* BEGIN Material for this task *

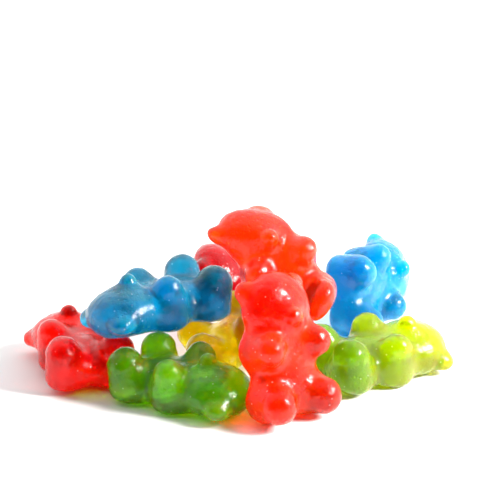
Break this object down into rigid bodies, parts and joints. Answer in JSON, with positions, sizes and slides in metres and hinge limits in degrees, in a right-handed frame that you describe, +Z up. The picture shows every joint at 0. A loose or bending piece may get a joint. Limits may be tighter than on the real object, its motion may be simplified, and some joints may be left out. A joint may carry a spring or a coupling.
{
  "type": "heap of gummy bears",
  "caption": "Loose heap of soft, see-through gummy sweets cast as little bears, in red, green, yellow and blue, lying over one another.",
  "frame": {"origin": "middle of the heap's outline seen from above, on the surface it lies on", "axes": "+Z up, +X to the right along the heap's long side and +Y to its back, as seen in the picture, which is taken from the -Y side"},
  "size_m": [0.064, 0.055, 0.0255],
  "materials": {
    "red_gum": "glossy, see-through gelatine gum",
    "crimson_gum": "glossy, see-through gelatine gum",
    "green_gum": "glossy, see-through gelatine gum",
    "lime_gum": "glossy, see-through gelatine gum",
    "yellow_gum": "glossy, see-through gelatine gum",
    "blue_gum": "glossy, see-through gelatine gum"
  },
  "bodies": {
    "root": {"red_left": "red_gum", "green_front": "green_gum", "lime_right": "lime_gum", "red_front": "red_gum", "yellow_mid": "yellow_gum", "blue_left": "blue_gum", "red_top": "red_gum", "red_back": "crimson_gum", "blue_right": "blue_gum"}
  },
  "joints": []
}
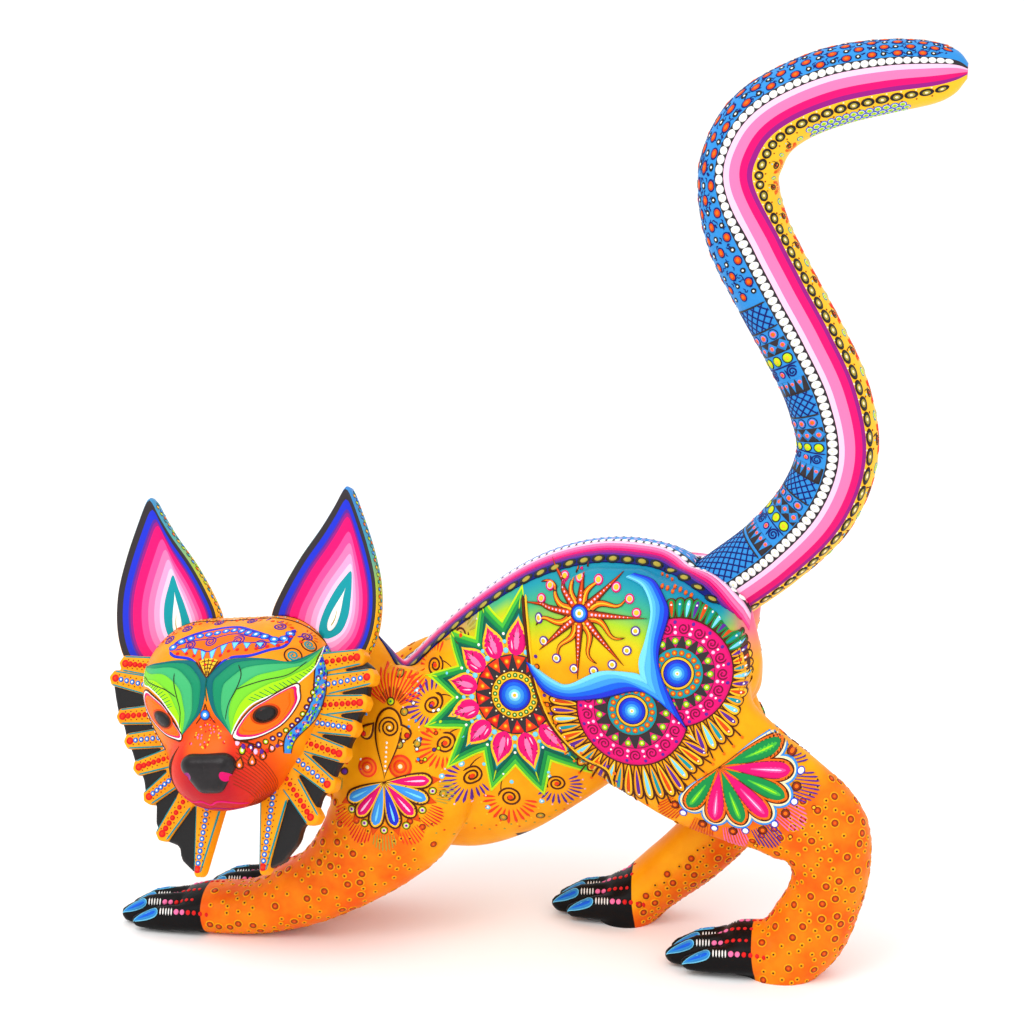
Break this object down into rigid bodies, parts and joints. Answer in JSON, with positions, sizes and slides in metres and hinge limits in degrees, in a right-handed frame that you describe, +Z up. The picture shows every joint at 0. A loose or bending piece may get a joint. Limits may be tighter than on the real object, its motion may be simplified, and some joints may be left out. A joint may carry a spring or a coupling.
{
  "type": "alebrije cat figure",
  "caption": "Crouching big-eared wooden cat figure with raised rump, tall curved tail, ruffed head and painted dot patterns.",
  "frame": {"origin": "centre of the bounding box, at the plane the four soles stand on", "axes": "+Z up, -X towards the head end and the toes, +X towards the tail, -Y out of the animal's left flank"},
  "size_m": [0.4665, 0.1801, 0.5059],
  "materials": {
    "painted_torso": "satin acrylic paint with raised dots and brush strokes, sealed, over carved wood",
    "painted_head": "satin acrylic paint with raised dots and brush strokes, sealed, over carved wood",
    "bare_dowel": "bare turned hardwood",
    "painted_ruff": "satin acrylic paint with raised dots and brush strokes, sealed, over carved wood",
    "painted_ears": "satin acrylic paint with raised dots and brush strokes, sealed, over carved wood",
    "painted_tail": "satin acrylic paint with raised dots and brush strokes, sealed, over carved wood",
    "painted_legs": "satin acrylic paint with raised dots and brush strokes, sealed, over carved wood"
  },
  "bodies": {
    "figure": {"torso": "painted_torso", "head": "painted_head", "neck_dowel": "bare_dowel", "ruff_left": "painted_ruff", "ruff_right": "painted_ruff", "ruff_pins": "bare_dowel", "foreleg_left": "painted_legs", "foreleg_right": "painted_legs", "hindleg_left": "painted_legs", "hindleg_right": "painted_legs", "foreleg_left_dowels": "bare_dowel", "foreleg_right_dowels": "bare_dowel", "hindleg_left_dowels": "bare_dowel", "hindleg_right_dowels": "bare_dowel"},
    "tail": {"tail": "painted_tail", "tail_peg": "bare_dowel"},
    "ear_left": {"ear_left": "painted_ears", "ear_left_peg": "bare_dowel"},
    "ear_right": {"ear_right": "painted_ears", "ear_right_peg": "bare_dowel"}
  },
  "joints": [
    {"name": "tail_slide", "type": "slide", "parent": "figure", "child": "tail", "axis": [0.7986, 0, 0.6018], "range_m": [0, 0.044]},
    {"name": "ear_left_slide", "type": "slide", "parent": "figure", "child": "ear_left", "axis": [0.1803, 0.3342, 0.9251], "range_m": [0, 0.024]},
    {"name": "ear_right_slide", "type": "slide", "parent": "figure", "child": "ear_right", "axis": [-0.3322, 0.3826, 0.8621], "range_m": [0, 0.024]}
  ]
}
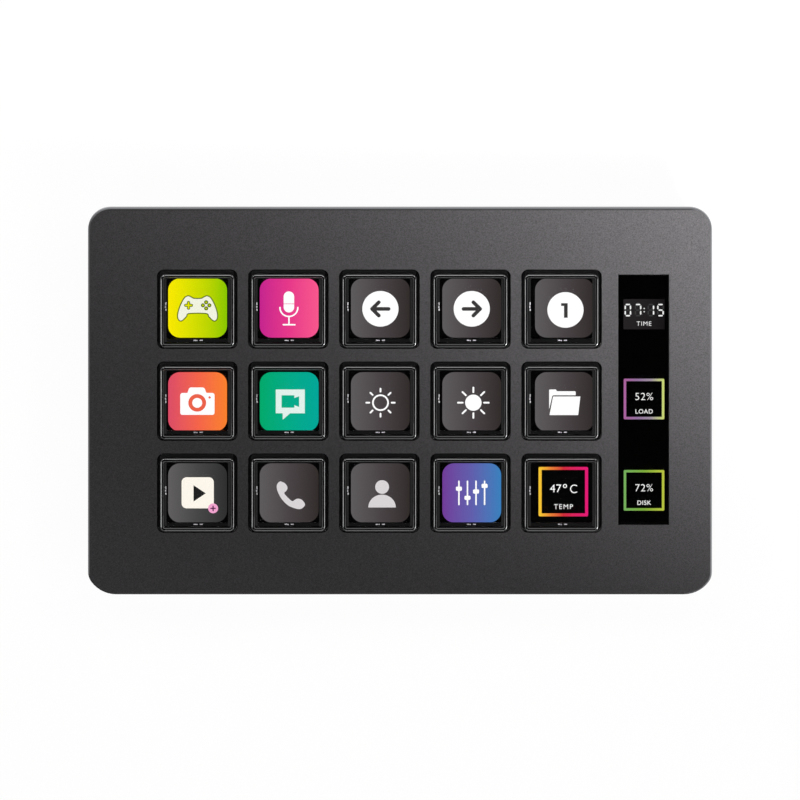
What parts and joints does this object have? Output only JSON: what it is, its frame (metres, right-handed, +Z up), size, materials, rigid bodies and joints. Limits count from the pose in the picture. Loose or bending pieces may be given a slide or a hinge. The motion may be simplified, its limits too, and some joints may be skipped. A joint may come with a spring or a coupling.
{
  "type": "display macro keypad",
  "caption": "Desk keypad: clear push keys and a status window over one display panel, in an aluminium-topped case with a fold-out stand.",
  "frame": {"origin": "middle of the footprint, on the surface that the four feet stand on", "axes": "+Z up through the keys, +X to the right, +Y to the rear, where the cable socket is"},
  "size_m": [0.175, 0.1102, 0.0272],
  "materials": {
    "plate_aluminium": "bead-blasted sheet, anodised dark grey, with a bright cut chamfer",
    "window_acrylic": "smoked acrylic, polished",
    "key_acrylic": "clear acrylic, polished",
    "key_abs": "black ABS, moulded to a gloss",
    "guide_abs": "black ABS",
    "silicone": "translucent grey silicone",
    "gasket_foam": "black closed-cell foam",
    "board_laminate": "glass-epoxy laminate with green solder mask",
    "panel_glass": "liquid-crystal cell with a polariser, dark when off",
    "light_guide": "white diffuser and light guide",
    "tray_steel": "folded steel sheet",
    "socket_steel": "drawn stainless shell",
    "contact_plastic": "black liquid-crystal polymer",
    "ribbon_film": "amber polyimide film",
    "base_abs": "black ABS with a fine moulded texture",
    "screw_steel": "steel, black zinc plated",
    "pin_steel": "ground steel",
    "grip_rubber": "black thermoplastic rubber"
  },
  "bodies": {
    "case": {"face_plate": "plate_aluminium", "status_window": "window_acrylic", "window_gasket": "gasket_foam", "key_guide": "guide_abs", "dome_mat": "silicone", "contact_board": "board_laminate", "display_glass": "panel_glass", "backlight": "light_guide", "panel_tray": "tray_steel", "panel_bracket": "tray_steel", "main_board": "board_laminate", "board_chips": "contact_plastic", "ribbon_connectors": "contact_plastic", "display_ribbon": "ribbon_film", "matrix_ribbon": "ribbon_film", "socket_shell": "socket_steel", "socket_tongue": "contact_plastic", "base_shell": "base_abs", "case_screws": "screw_steel", "board_screws": "screw_steel", "stand_pins": "pin_steel", "foot_front_left": "grip_rubber", "foot_front_right": "grip_rubber", "foot_rear_left": "grip_rubber", "foot_rear_right": "grip_rubber"},
    "key_1": {"key_frame_1": "key_abs", "key_lens_1": "key_acrylic"},
    "key_2": {"key_frame_2": "key_abs", "key_lens_2": "key_acrylic"},
    "key_3": {"key_frame_3": "key_abs", "key_lens_3": "key_acrylic"},
    "key_4": {"key_frame_4": "key_abs", "key_lens_4": "key_acrylic"},
    "key_5": {"key_frame_5": "key_abs", "key_lens_5": "key_acrylic"},
    "key_6": {"key_frame_6": "key_abs", "key_lens_6": "key_acrylic"},
    "key_7": {"key_frame_7": "key_abs", "key_lens_7": "key_acrylic"},
    "key_8": {"key_frame_8": "key_abs", "key_lens_8": "key_acrylic"},
    "key_9": {"key_frame_9": "key_abs", "key_lens_9": "key_acrylic"},
    "key_10": {"key_frame_10": "key_abs", "key_lens_10": "key_acrylic"},
    "key_11": {"key_frame_11": "key_abs", "key_lens_11": "key_acrylic"},
    "key_12": {"key_frame_12": "key_abs", "key_lens_12": "key_acrylic"},
    "key_13": {"key_frame_13": "key_abs", "key_lens_13": "key_acrylic"},
    "key_14": {"key_frame_14": "key_abs", "key_lens_14": "key_acrylic"},
    "key_15": {"key_frame_15": "key_abs", "key_lens_15": "key_acrylic"},
    "stand": {"stand_leg": "base_abs", "stand_grip": "grip_rubber"}
  },
  "joints": [
    {"name": "key_1_press", "type": "slide", "parent": "case", "child": "key_1", "axis": [0, 0, -1], "range_m": [0, 0.0014], "stiffness_N_per_m": 350, "springref_m": -0.0006, "deforming": ["dome_mat"]},
    {"name": "key_2_press", "type": "slide", "parent": "case", "child": "key_2", "axis": [0, 0, -1], "range_m": [0, 0.0014], "stiffness_N_per_m": 350, "springref_m": -0.0006, "deforming": ["dome_mat"]},
    {"name": "key_3_press", "type": "slide", "parent": "case", "child": "key_3", "axis": [0, 0, -1], "range_m": [0, 0.0014], "stiffness_N_per_m": 350, "springref_m": -0.0006, "deforming": ["dome_mat"]},
    {"name": "key_4_press", "type": "slide", "parent": "case", "child": "key_4", "axis": [0, 0, -1], "range_m": [0, 0.0014], "stiffness_N_per_m": 350, "springref_m": -0.0006, "deforming": ["dome_mat"]},
    {"name": "key_5_press", "type": "slide", "parent": "case", "child": "key_5", "axis": [0, 0, -1], "range_m": [0, 0.0014], "stiffness_N_per_m": 350, "springref_m": -0.0006, "deforming": ["dome_mat"]},
    {"name": "key_6_press", "type": "slide", "parent": "case", "child": "key_6", "axis": [0, 0, -1], "range_m": [0, 0.0014], "stiffness_N_per_m": 350, "springref_m": -0.0006, "deforming": ["dome_mat"]},
    {"name": "key_7_press", "type": "slide", "parent": "case", "child": "key_7", "axis": [0, 0, -1], "range_m": [0, 0.0014], "stiffness_N_per_m": 350, "springref_m": -0.0006, "deforming": ["dome_mat"]},
    {"name": "key_8_press", "type": "slide", "parent": "case", "child": "key_8", "axis": [0, 0, -1], "range_m": [0, 0.0014], "stiffness_N_per_m": 350, "springref_m": -0.0006, "deforming": ["dome_mat"]},
    {"name": "key_9_press", "type": "slide", "parent": "case", "child": "key_9", "axis": [0, 0, -1], "range_m": [0, 0.0014], "stiffness_N_per_m": 350, "springref_m": -0.0006, "deforming": ["dome_mat"]},
    {"name": "key_10_press", "type": "slide", "parent": "case", "child": "key_10", "axis": [0, 0, -1], "range_m": [0, 0.0014], "stiffness_N_per_m": 350, "springref_m": -0.0006, "deforming": ["dome_mat"]},
    {"name": "key_11_press", "type": "slide", "parent": "case", "child": "key_11", "axis": [0, 0, -1], "range_m": [0, 0.0014], "stiffness_N_per_m": 350, "springref_m": -0.0006, "deforming": ["dome_mat"]},
    {"name": "key_12_press", "type": "slide", "parent": "case", "child": "key_12", "axis": [0, 0, -1], "range_m": [0, 0.0014], "stiffness_N_per_m": 350, "springref_m": -0.0006, "deforming": ["dome_mat"]},
    {"name": "key_13_press", "type": "slide", "parent": "case", "child": "key_13", "axis": [0, 0, -1], "range_m": [0, 0.0014], "stiffness_N_per_m": 350, "springref_m": -0.0006, "deforming": ["dome_mat"]},
    {"name": "key_14_press", "type": "slide", "parent": "case", "child": "key_14", "axis": [0, 0, -1], "range_m": [0, 0.0014], "stiffness_N_per_m": 350, "springref_m": -0.0006, "deforming": ["dome_mat"]},
    {"name": "key_15_press", "type": "slide", "parent": "case", "child": "key_15", "axis": [0, 0, -1], "range_m": [0, 0.0014], "stiffness_N_per_m": 350, "springref_m": -0.0006, "deforming": ["dome_mat"]},
    {"name": "stand_hinge", "type": "hinge", "parent": "case", "child": "stand", "pos_m": [0, 0.03671, 0.004], "axis": [1, 0, 0], "range_deg": [0, 70]}
  ]
}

* END Material for this task *

Directions for this task:
Your task is to report how many lines of the material include the string "hinge". Give the number and no other words.

Output below:
4